Je sais qu'on évoque beaucoup Ellroy à propos de Dierstein, c'est sans doute juste mais j'avoue n'avoir pas lu tant de romans noirs du grand homme (même si j'ai lu plusieurs fois Le Dahlia noir). Bien sûr, il y a chez Dierstein des personnages border line ou complètement déjantés comme il y en a chez Ellroy, et puis il y a aussi ces personnages féminins, le portrait de cette prostitution. Ellroy, sans doute, oui, mais j'ai aussi beaucoup pensé au Chainas de Versus. Il faut le dire, ces comparaisons n'occupent pas longtemps l'esprit, car Dierstein a une voix singulière. Son écriture au cordeau est précise, comportementaliste (ouais, encore, on est dans du noir, dans l'essence du noir), les dialogues claquent, sonnent juste. Le propos est, me semble-t-il, remarquablement documenté : la précision dans le fonctionnement des services de police, dans l'évocation des substances psycho-actives, dans le portrait des réseaux criminels, tout cela est fort appréciable. Leurs univers sont éloignés, mais dans la vision des rapports entre services et entre flics, dans les flirts dangereux aussi entre policiers et criminels, j'ai pensé à Pagan, quand il évoquait l'irruption constante du politique dans les services, les rapports pas franchement sympathiques. Par conséquent, ce n'est pas Prigent vs Kertesz, pas du tout. Il n'y pas vraiment de personnage aimable chez Dierstein, au sens de mignons gentils personnages.

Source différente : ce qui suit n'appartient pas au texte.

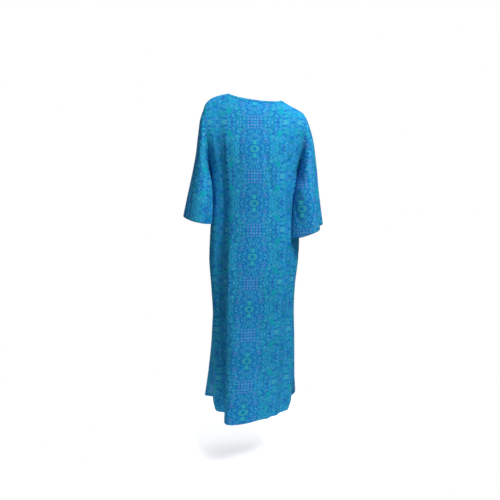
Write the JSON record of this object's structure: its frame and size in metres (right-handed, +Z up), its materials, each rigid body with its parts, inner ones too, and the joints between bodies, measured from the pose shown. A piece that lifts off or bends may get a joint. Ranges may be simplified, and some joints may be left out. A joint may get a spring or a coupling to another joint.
{
  "type": "kaftan dress",
  "caption": "Long straight kaftan dress with wide three-quarter bell sleeves, a scooped bound neck and side slits with rounded hem corners, filled out as worn.",
  "frame": {"origin": "between the two shoulders at the base of the neck, where the wearer holds the dress up", "axes": "+Z up, +Y the way the wearer faces, +X to the wearer's right"},
  "size_m": [0.5783, 0.3231, 1.3469],
  "materials": {
    "printed_cotton": "matte printed lightweight cotton"
  },
  "bodies": {
    "root": {"back_panel": "printed_cotton", "front_panel": "printed_cotton", "left_sleeve": "printed_cotton", "right_sleeve": "printed_cotton", "neck_binding": "printed_cotton"}
  },
  "joints": []
}
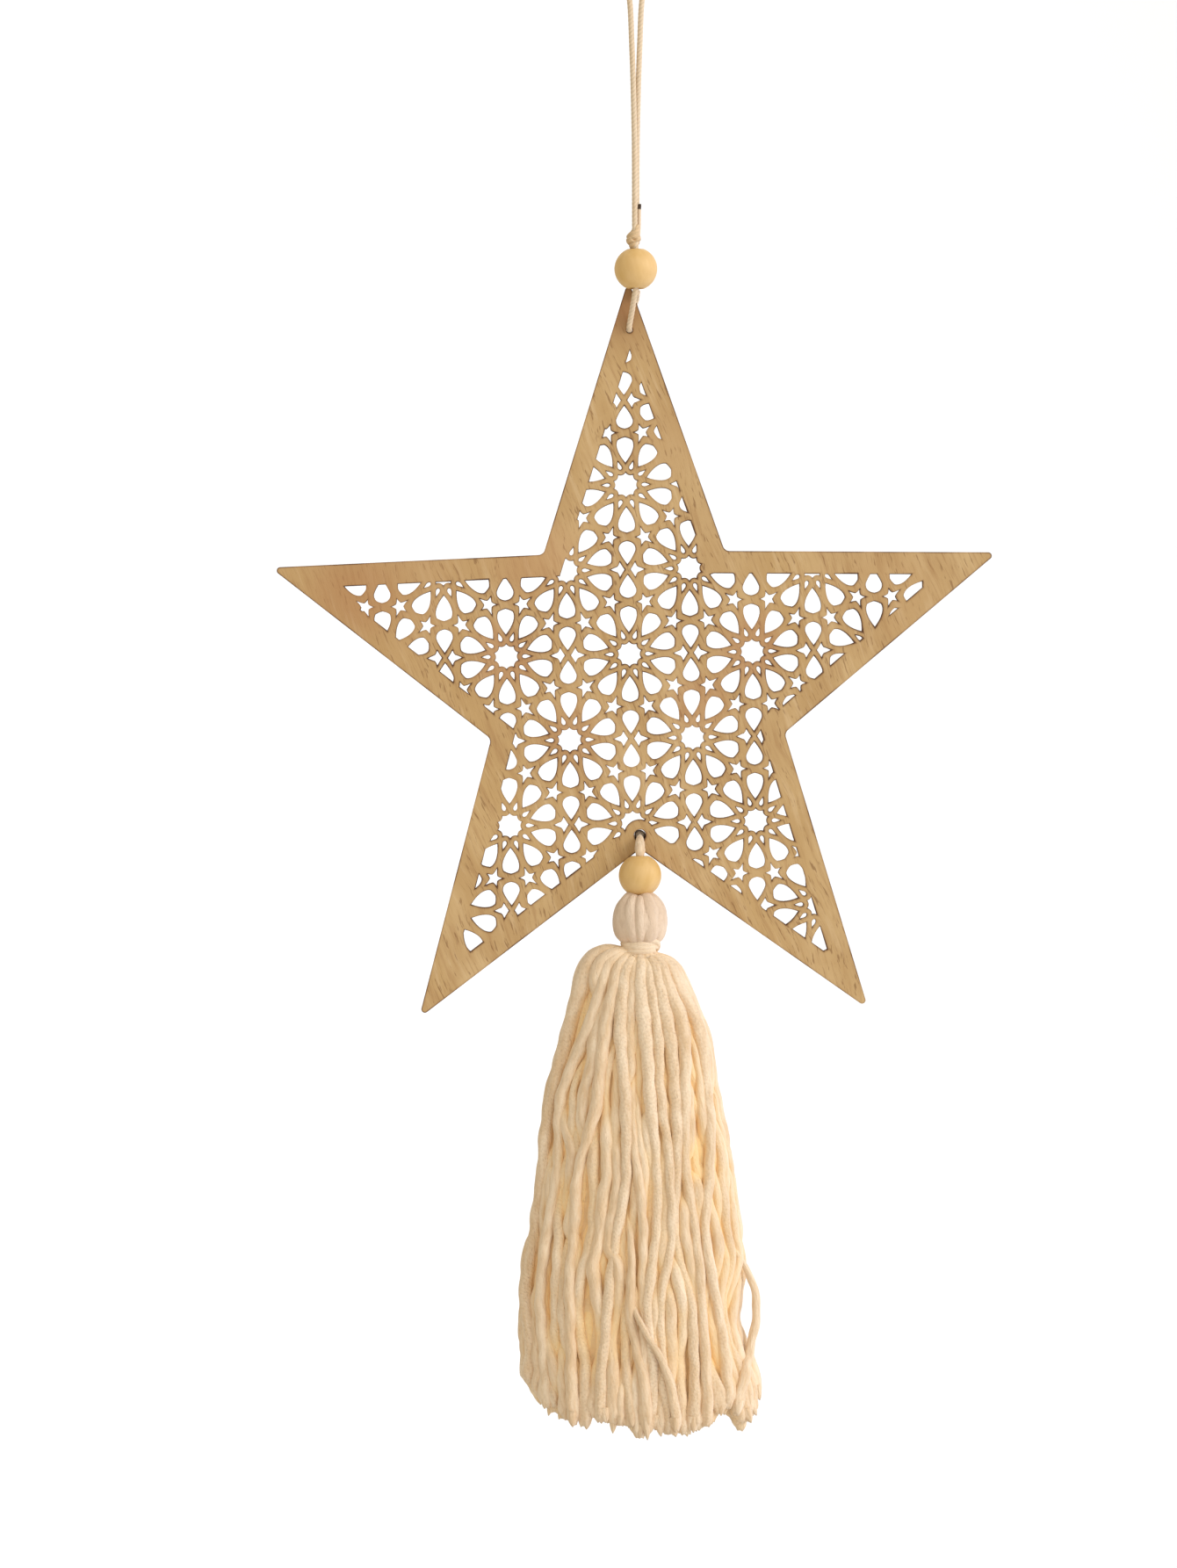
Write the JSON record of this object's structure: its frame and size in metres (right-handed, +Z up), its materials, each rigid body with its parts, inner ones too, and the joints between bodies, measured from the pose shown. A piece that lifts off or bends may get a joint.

Dierstein a une autre particularité : je ne sais à quoi il carbure, mais bon sang, ça va à une vitesse folle, je me surprenais à poser le bouquin en me disant "oh putain!", un peu comme pour reprendre mon souffle. Pas de répit, un crescendo jusqu'au final à la fois éblouissant et terrible. Je ne pense pas qu'on puisse lire le roman d'une traite, car c'est un bon pavé, mais l'effet de crescendo se manifeste pour moi de deux façons : d'abord parce qu'au bout d'une centaine de pages, même quand on pose le bouquin, on y pense, et on a hâte d'y revenir ; ensuite parce que plus on avance et plus on a de mal à le poser, justement. La lectrice un peu aguerrie que je suis n'a plus si souvent ce sentiment d'urgence à poursuivre, malgré l'effroi.
Je parlais des dialogues qui sonnent juste, qui claquent : j'ai adoré aussi l'usage de l'interruption des répliques. Pas de points de suspension qui traînent, non, des mots coupés en plein milieu, souvent juste après une consonne, et cela exprime mieux que tout l'urgence de couper la parole. J'ai adoré aussi l'usage des flashs d'information, saisis çà et là par les personnages, qui nous rappellent à quel point, si on en doutait, le roman noir selon Dierstein est politique, éminemment politique. Ce n'est pas pour rien que l'action démarre en mars 2011 : c'est bientôt la fin de la présidence de Sarkozy, qui a marqué un tournant politique majeur, aussi bien dans la façon de mener le pays que dans la façon de faire de la politique, loin des regards publics. Dierstein contribue à faire l'histoire criminelle de la France par le biais du roman noir. En cela il me rappelle l'entreprise d'une Dominique Manotti.
Je pourrais vous parler des deux personnages qui ont "voix" en je et en tu. Mais je préfère vous laisser les découvrir. Je dirai seulement qu'il n'y a pas de manichéisme possible et que tous deux sont à la fois terribles et superbes.
La sirène qui fume n'est pas pour tout le monde : c'est violent, rapide, d'une noirceur dingue et pourtant j'ai envie que tout le monde lise ce roman. Foncez.
Benjamin Dierstein, La sirène qui fume, Nouveau Monde éditions, 2018. Disponible en Points Seuil.